Recorded information

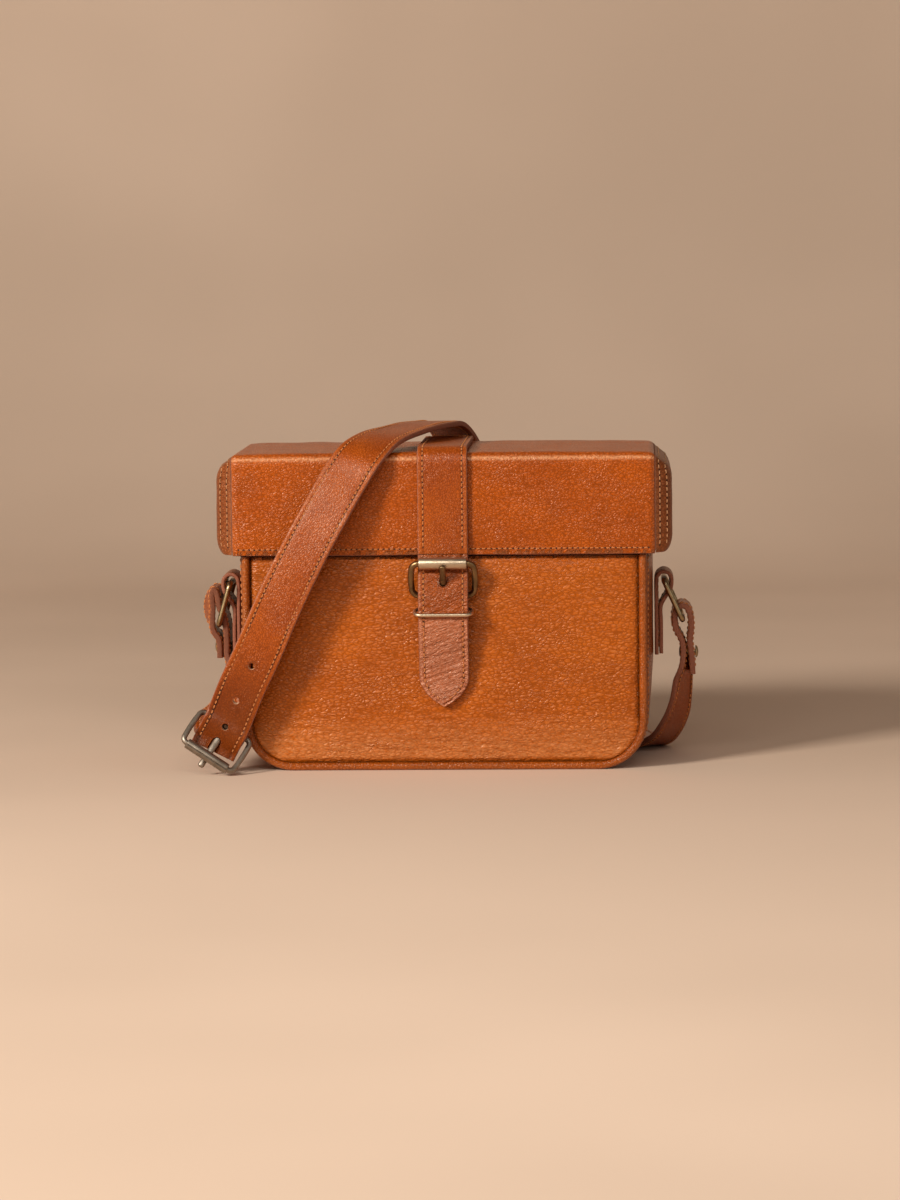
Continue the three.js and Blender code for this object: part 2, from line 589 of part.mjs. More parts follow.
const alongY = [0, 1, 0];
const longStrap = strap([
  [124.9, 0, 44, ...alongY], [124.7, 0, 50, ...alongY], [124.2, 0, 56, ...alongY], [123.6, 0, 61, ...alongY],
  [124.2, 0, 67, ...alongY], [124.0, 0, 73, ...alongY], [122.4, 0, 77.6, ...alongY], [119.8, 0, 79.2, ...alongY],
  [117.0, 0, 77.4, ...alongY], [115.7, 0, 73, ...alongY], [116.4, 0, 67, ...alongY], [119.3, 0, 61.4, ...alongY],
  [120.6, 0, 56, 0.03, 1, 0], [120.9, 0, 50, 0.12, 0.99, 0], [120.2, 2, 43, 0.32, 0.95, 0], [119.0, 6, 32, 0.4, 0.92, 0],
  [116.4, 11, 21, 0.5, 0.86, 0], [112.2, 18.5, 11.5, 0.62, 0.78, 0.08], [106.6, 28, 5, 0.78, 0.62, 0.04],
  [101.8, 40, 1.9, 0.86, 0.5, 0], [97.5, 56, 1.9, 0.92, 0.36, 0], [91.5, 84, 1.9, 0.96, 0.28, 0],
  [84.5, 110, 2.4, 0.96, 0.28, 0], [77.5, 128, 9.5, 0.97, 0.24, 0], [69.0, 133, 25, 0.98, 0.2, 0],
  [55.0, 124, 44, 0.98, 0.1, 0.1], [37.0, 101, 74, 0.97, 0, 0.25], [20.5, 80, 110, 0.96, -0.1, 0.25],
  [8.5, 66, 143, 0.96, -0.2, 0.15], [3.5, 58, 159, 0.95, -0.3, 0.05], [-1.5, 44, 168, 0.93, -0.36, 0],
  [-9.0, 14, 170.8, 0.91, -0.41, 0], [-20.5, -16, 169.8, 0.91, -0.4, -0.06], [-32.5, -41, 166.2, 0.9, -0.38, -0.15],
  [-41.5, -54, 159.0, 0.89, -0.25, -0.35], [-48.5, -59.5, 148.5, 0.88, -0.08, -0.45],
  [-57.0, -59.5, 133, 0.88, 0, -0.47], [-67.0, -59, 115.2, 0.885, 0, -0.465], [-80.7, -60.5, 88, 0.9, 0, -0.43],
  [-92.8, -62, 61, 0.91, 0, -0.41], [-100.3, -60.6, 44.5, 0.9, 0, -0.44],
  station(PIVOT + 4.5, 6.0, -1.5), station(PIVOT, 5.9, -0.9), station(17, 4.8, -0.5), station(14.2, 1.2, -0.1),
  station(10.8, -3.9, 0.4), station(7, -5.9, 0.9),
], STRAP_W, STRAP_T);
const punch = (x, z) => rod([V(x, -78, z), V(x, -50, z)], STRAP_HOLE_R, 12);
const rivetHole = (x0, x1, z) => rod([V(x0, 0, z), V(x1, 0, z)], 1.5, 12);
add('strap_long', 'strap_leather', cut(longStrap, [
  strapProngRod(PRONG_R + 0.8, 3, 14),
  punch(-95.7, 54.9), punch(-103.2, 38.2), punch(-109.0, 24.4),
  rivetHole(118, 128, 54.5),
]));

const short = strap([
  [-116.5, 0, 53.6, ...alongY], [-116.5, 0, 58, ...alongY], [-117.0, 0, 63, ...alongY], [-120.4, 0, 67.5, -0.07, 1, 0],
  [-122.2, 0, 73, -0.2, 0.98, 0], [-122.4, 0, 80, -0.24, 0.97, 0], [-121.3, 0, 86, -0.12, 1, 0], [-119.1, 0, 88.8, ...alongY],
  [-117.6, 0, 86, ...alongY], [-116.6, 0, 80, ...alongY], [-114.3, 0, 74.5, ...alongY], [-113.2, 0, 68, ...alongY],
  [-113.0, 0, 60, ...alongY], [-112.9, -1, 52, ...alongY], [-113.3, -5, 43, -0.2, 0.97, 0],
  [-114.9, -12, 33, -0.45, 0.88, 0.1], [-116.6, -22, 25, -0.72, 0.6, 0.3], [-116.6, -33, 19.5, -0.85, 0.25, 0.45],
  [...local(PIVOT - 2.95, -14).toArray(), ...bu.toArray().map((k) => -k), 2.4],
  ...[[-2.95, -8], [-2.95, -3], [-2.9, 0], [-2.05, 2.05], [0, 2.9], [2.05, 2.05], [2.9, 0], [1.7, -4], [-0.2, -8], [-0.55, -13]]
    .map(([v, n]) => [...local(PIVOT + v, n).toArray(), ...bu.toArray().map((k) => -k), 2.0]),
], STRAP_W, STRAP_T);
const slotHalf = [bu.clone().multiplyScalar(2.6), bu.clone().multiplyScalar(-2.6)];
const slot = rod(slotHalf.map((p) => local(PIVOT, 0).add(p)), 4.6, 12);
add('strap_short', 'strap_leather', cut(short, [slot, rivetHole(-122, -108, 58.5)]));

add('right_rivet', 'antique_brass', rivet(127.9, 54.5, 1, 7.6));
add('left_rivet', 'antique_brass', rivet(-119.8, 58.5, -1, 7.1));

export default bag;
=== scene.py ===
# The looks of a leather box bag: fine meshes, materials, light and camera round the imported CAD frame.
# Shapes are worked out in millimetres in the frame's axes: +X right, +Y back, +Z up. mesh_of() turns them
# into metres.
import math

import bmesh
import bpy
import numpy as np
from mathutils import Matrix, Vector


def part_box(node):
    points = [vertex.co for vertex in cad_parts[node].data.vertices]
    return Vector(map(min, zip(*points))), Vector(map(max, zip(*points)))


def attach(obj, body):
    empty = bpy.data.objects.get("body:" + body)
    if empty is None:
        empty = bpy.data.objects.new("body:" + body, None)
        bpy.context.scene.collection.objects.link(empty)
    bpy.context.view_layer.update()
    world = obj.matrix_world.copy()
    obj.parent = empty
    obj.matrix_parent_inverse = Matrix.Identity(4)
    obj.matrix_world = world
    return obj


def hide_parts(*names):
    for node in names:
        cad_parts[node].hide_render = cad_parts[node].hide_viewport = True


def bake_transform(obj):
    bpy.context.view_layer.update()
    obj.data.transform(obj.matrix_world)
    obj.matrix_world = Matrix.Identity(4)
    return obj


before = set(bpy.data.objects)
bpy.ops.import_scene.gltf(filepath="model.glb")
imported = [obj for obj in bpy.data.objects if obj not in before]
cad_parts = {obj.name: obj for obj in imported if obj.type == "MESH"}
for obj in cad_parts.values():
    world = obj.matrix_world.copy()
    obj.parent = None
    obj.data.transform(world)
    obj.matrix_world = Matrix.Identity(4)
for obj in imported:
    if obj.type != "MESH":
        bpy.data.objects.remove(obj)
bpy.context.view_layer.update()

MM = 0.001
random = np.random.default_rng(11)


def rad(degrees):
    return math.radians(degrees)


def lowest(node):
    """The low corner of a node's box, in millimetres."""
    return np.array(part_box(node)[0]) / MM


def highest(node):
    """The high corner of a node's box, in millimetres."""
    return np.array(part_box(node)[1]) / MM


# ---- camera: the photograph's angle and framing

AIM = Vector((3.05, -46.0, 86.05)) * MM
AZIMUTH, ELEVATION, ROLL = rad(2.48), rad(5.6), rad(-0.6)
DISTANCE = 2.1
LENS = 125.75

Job
Give back, word for word, each line from the one containing "cad_parts[node].hide_render = cad_parts[node].hide_viewport" down to the one containing "return math.radians(degrees)", including those two lines.

Solution for this task
        cad_parts[node].hide_render = cad_parts[node].hide_viewport = True


def bake_transform(obj):
    bpy.context.view_layer.update()
    obj.data.transform(obj.matrix_world)
    obj.matrix_world = Matrix.Identity(4)
    return obj


before = set(bpy.data.objects)
bpy.ops.import_scene.gltf(filepath="model.glb")
imported = [obj for obj in bpy.data.objects if obj not in before]
cad_parts = {obj.name: obj for obj in imported if obj.type == "MESH"}
for obj in cad_parts.values():
    world = obj.matrix_world.copy()
    obj.parent = None
    obj.data.transform(world)
    obj.matrix_world = Matrix.Identity(4)
for obj in imported:
    if obj.type != "MESH":
        bpy.data.objects.remove(obj)
bpy.context.view_layer.update()

MM = 0.001
random = np.random.default_rng(11)


def rad(degrees):
    return math.radians(degrees)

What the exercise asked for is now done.